Based on Tim Ferriss’ interviews with high-performing CEOs in more than a dozen countries, here are the 11 basic tenets of the “Margin Manifesto”… a return-to-basics call that gives permission to do the uncommon to achieve the uncommon:  consistent profitability (or doubling of it) in 3 months or less. 

1.  Niche is the New Big- The Lavish Dwarf Entertainment Rule:  Several years ago, an investment banker was jailed for trade violations.  He was caught partly due to his lavish parties on yachts, often featuring hired dwarves.  The owner of the dwarf rental company, Danny Black, was quoted in the Wall Street Journal as saying: “Some people are just into lavish dwarf entertainment.”  (Is that the quote of the year, or WHAT?!?!)  Niche is the new big.  But, here’s the secret… it’s possible to niche market and mass sell.  iPod commercials don’t feature dancing 50-year olds, they feature hip and fit 20-30-somethings, but everyone and his grandmother wants to feel youthful and hip, so they strap on Nanos and call themselves Apple converts.  Who you portray in your marketing isn’t necessarily the only demographics who buys your product.  It’s often the demographic that most people want to identify with or belong to.  The target isn’t the market.  No one aspires to be the bland average, so don’t water down messaging to appeal to everyone… it will end up attracting no one.

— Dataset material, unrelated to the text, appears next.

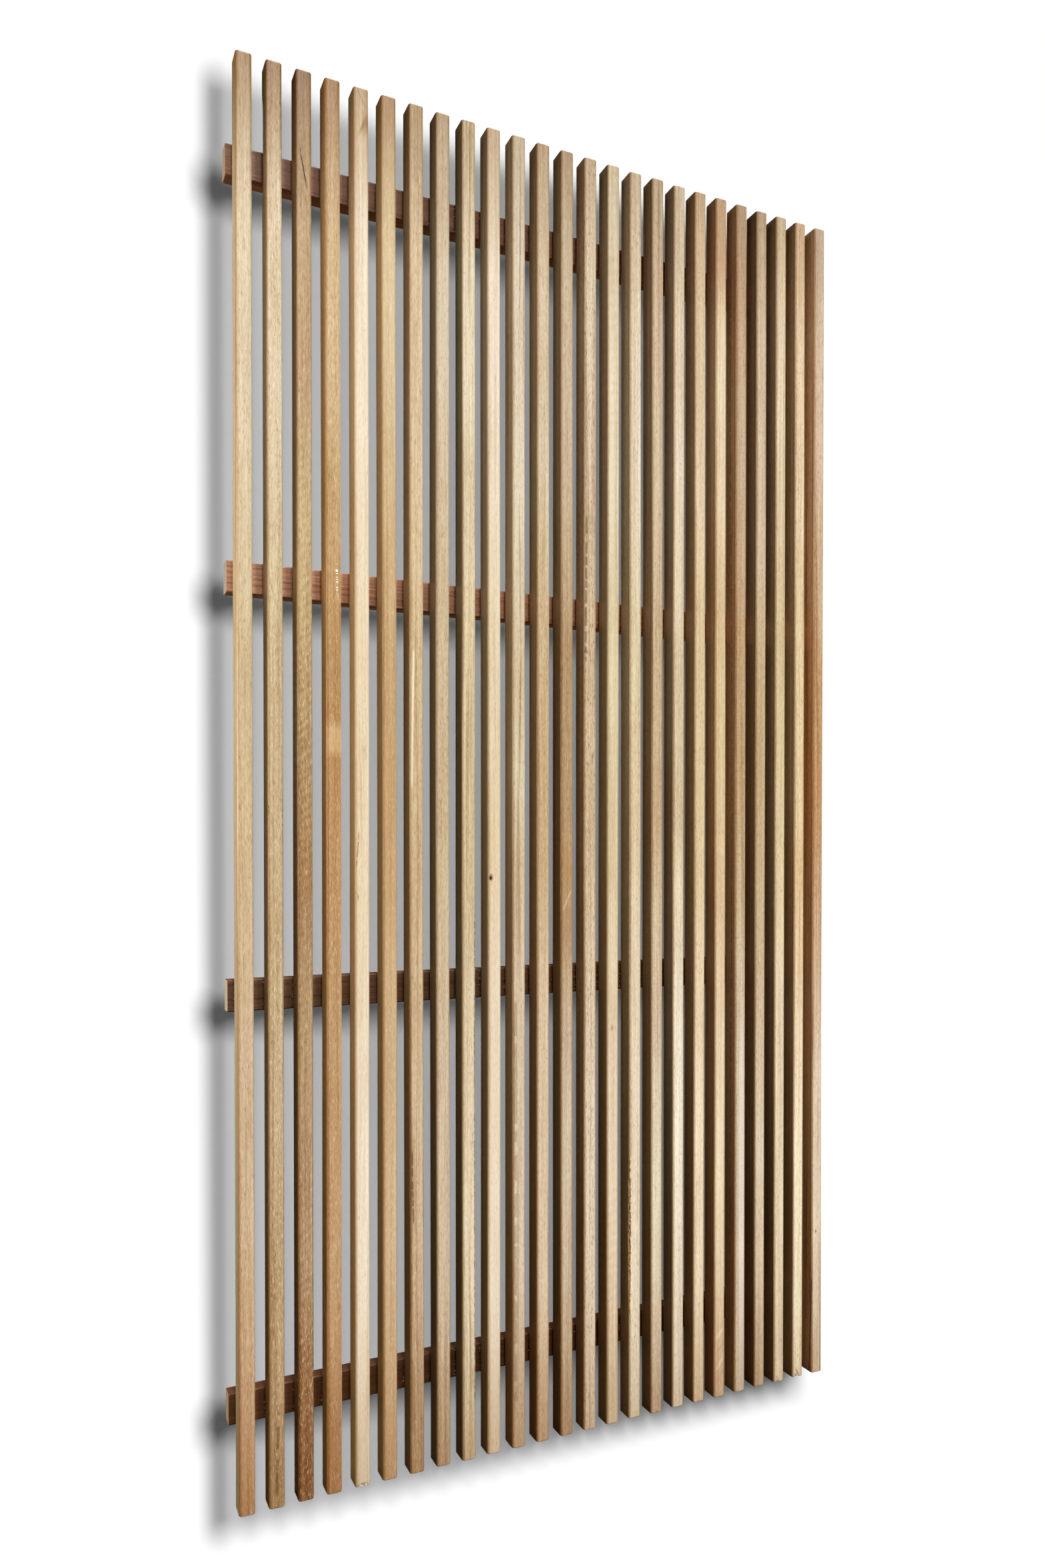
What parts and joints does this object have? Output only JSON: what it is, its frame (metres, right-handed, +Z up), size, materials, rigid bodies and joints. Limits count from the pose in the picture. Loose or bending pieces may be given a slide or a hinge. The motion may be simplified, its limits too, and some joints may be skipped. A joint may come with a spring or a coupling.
{
  "type": "timber privacy screen panel",
  "caption": "Slatted timber privacy screen: upright round-cornered hardwood battens screwed from behind to dark level rails, with even gaps for light and air.",
  "frame": {"origin": "at the bottom ends of the battens, in the middle of the panel's width and depth", "axes": "+X along the rails, to the right seen from the front; -Y towards the viewer, out of the battens' front faces; +Z up along the battens"},
  "size_m": [0.924, 0.048, 1.8],
  "materials": {
    "straw_hardwood": "planed and lightly sanded, semi-matt",
    "honey_hardwood": "planed and lightly sanded, semi-matt",
    "rose_hardwood": "planed and lightly sanded, semi-matt",
    "cream_hardwood": "planed and lightly sanded, semi-matt",
    "olive_hardwood": "planed and lightly sanded, semi-matt",
    "merbau_rail": "planed, dark red-brown, semi-matt",
    "stainless_screw": "stainless, satin"
  },
  "bodies": {
    "root": {"batten_01": "straw_hardwood", "batten_02": "straw_hardwood", "batten_03": "rose_hardwood", "batten_04": "honey_hardwood", "batten_05": "cream_hardwood", "batten_06": "honey_hardwood", "batten_07": "rose_hardwood", "batten_08": "olive_hardwood", "batten_09": "olive_hardwood", "batten_10": "cream_hardwood", "batten_11": "straw_hardwood", "batten_12": "straw_hardwood", "batten_13": "rose_hardwood", "batten_14": "rose_hardwood", "batten_15": "straw_hardwood", "batten_16": "olive_hardwood", "batten_17": "straw_hardwood", "batten_18": "straw_hardwood", "batten_19": "straw_hardwood", "batten_20": "rose_hardwood", "batten_21": "rose_hardwood", "batten_22": "olive_hardwood", "batten_23": "olive_hardwood", "batten_24": "honey_hardwood", "batten_25": "rose_hardwood", "top_rail": "merbau_rail", "upper_middle_rail": "merbau_rail", "lower_middle_rail": "merbau_rail", "bottom_rail": "merbau_rail", "top_rail_screws": "stainless_screw", "upper_middle_rail_screws": "stainless_screw", "lower_middle_rail_screws": "stainless_screw", "bottom_rail_screws": "stainless_screw"}
  },
  "joints": []
}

2.  Revisit Drucker- What Gets Measured Gets Managed:  Measure compulsively.  Useful metrics to track, besides the usual operational statistics, include CPO (“Cost-Per-Order,” which includes advertising, fulfillment and expected returns, chargebacks, and bad debt), ad allowable (the max you can spend on an advertisement and expect breakeven), MER (media efficiency ratio), and projected lifetime value (LV) given return rates and reorder percentages. 

3.  Pricing before Product- Plan Distribution First:  Is your pricing scalable?  Many companies will sell direct-to-consumer by necessity in early stages, only to realize that their margins can’t accommodate resellers and distributors when they come knocking.  If you have a 40% profit margin and a distributor needs a 70% discount to sell into wholesale accounts, you’re forever limited to direct-to-consumer… unless you increase your pricing and margins.  Look for hidden costs by interviewing those who have done it:  will you need to pay for co-op advertising, offer rebates for bulk purchases, or pay for shelfspace or featured placement? 

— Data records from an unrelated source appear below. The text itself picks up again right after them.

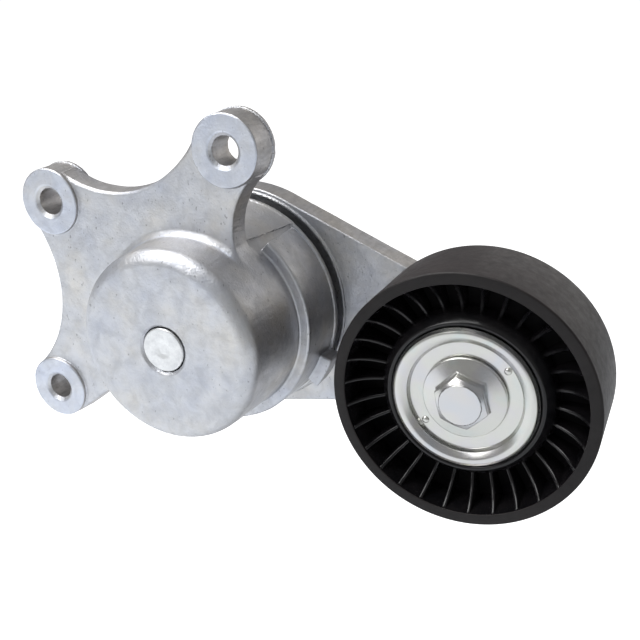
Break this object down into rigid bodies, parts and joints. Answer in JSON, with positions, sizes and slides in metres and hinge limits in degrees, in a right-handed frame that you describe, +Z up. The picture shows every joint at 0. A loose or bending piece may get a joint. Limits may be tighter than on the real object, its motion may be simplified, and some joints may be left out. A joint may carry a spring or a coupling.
{
  "type": "belt tensioner idler",
  "caption": "Spring-loaded belt tensioner: cast cup housing with a bolt flange, a swinging arm and a smooth idler pulley on a ball bearing.",
  "frame": {"origin": "where the arm's pivot axis meets the mounting plane, the plane of the three flange boss front faces", "axes": "+X from the pivot towards the pulley, +Y along the pivot axis from the mounting side to the arm, +Z up"},
  "size_m": [0.188, 0.0657, 0.114],
  "materials": {
    "cast_aluminium": "die cast, fine grain, trimmed edges",
    "zinc_steel": "bright zinc plate with a faint pale tint",
    "ground_steel": "ground and peened",
    "spring_steel": "dark oiled steel",
    "black_nylon": "glass-filled nylon, satin tread and glossy ribs",
    "black_rubber": "matt rubber",
    "pale_polymer": "unfilled bearing polymer"
  },
  "bodies": {
    "base": {"base_housing": "cast_aluminium", "pivot_shaft": "ground_steel", "torsion_spring": "spring_steel", "spring_liner": "pale_polymer", "dust_seal": "black_rubber", "retaining_plate": "zinc_steel"},
    "arm": {"tensioner_arm": "cast_aluminium", "pivot_bushing": "pale_polymer", "damper_shoe": "pale_polymer", "damper_clip": "spring_steel", "thrust_washer": "pale_polymer", "pulley_bolt": "zinc_steel", "front_shield": "zinc_steel", "bearing_inner_ring": "ground_steel", "rear_shield": "zinc_steel"},
    "pulley": {"pulley_rim": "black_nylon", "bearing_outer_ring": "ground_steel", "front_bearing_seal": "black_rubber", "rear_bearing_seal": "black_rubber"},
    "cage": {"bearing_cage": "pale_polymer", "bearing_ball_1": "ground_steel", "bearing_ball_2": "ground_steel", "bearing_ball_3": "ground_steel", "bearing_ball_4": "ground_steel", "bearing_ball_5": "ground_steel", "bearing_ball_6": "ground_steel", "bearing_ball_7": "ground_steel", "bearing_ball_8": "ground_steel"}
  },
  "joints": [
    {"name": "arm_swing", "type": "hinge", "parent": "base", "child": "arm", "pos_m": [0, 0.02, 0], "axis": [0, 1, 0], "range_deg": [0, 40], "stiffness_Nm_per_rad": 22, "springref_deg": -40.11, "deforming": ["torsion_spring"]},
    {"name": "pulley_spin", "type": "hinge", "parent": "arm", "child": "pulley", "pos_m": [0.08506, 0.0165, -0.008], "axis": [0, 1, 0], "continuous": true},
    {"name": "cage_spin", "type": "hinge", "parent": "arm", "child": "cage", "pos_m": [0.08506, 0.0165, -0.008], "axis": [0, 1, 0], "continuous": true}
  ],
  "couplings": [
    {"joint": "cage_spin", "follows": "pulley_spin", "ratio": 0.6158}
  ]
}
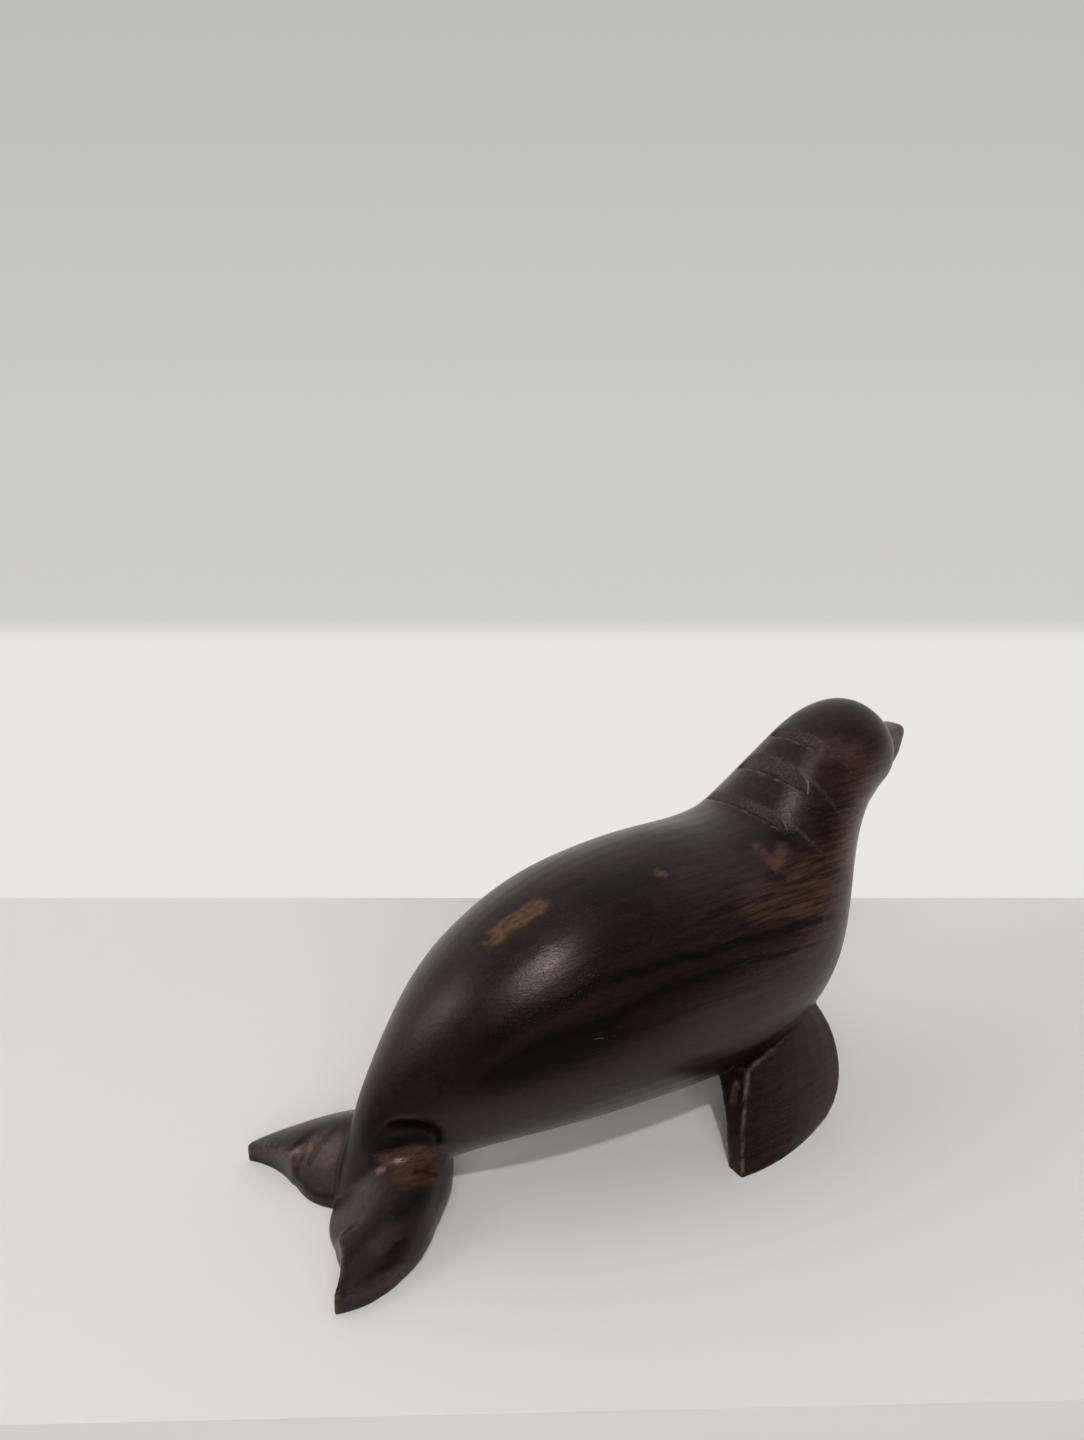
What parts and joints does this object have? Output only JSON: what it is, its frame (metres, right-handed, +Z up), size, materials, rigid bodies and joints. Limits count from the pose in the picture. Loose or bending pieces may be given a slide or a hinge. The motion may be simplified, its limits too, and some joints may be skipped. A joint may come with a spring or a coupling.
{
  "type": "seal figurine",
  "caption": "Carved hardwood seal figurine, head raised on folded neck, propped on two leaning front flippers and a spread pair of hind flippers.",
  "frame": {"origin": "centre of the bounding box on the ground plane", "axes": "+X from the tail tips towards the nose, +Y to the animal's left, +Z up"},
  "size_m": [0.1988, 0.0882, 0.1019],
  "materials": {
    "hardwood": "hand-polished satin, dark with reddish-brown streaks"
  },
  "bodies": {
    "root": {"seal": "hardwood"}
  },
  "joints": []
}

4.  Less is MORE- Limiting Distribution to Increase Profit:  Is more distribution automatically better?  No.  Uncontrolled distribution leads to all manner of headache and profit-bleeding, most often related to rogue discounters.  Reseller A lowers pricing to compete with online discounter B, and the price cutting continues until neither is making sufficient profit on the product and both stops reordering.  This requires YOU to launch a new product as price erosion is almost always irreversible.  Avoid this scenario and consider partnering with one or two key distributors instead, using that exclusivity to negotiate better terms.  From iPods to Rolex to Estee Lauder, sustainable high-profit brands usually begin with controlled distribution.  Remember, more customers isn’t the goal; more profit is.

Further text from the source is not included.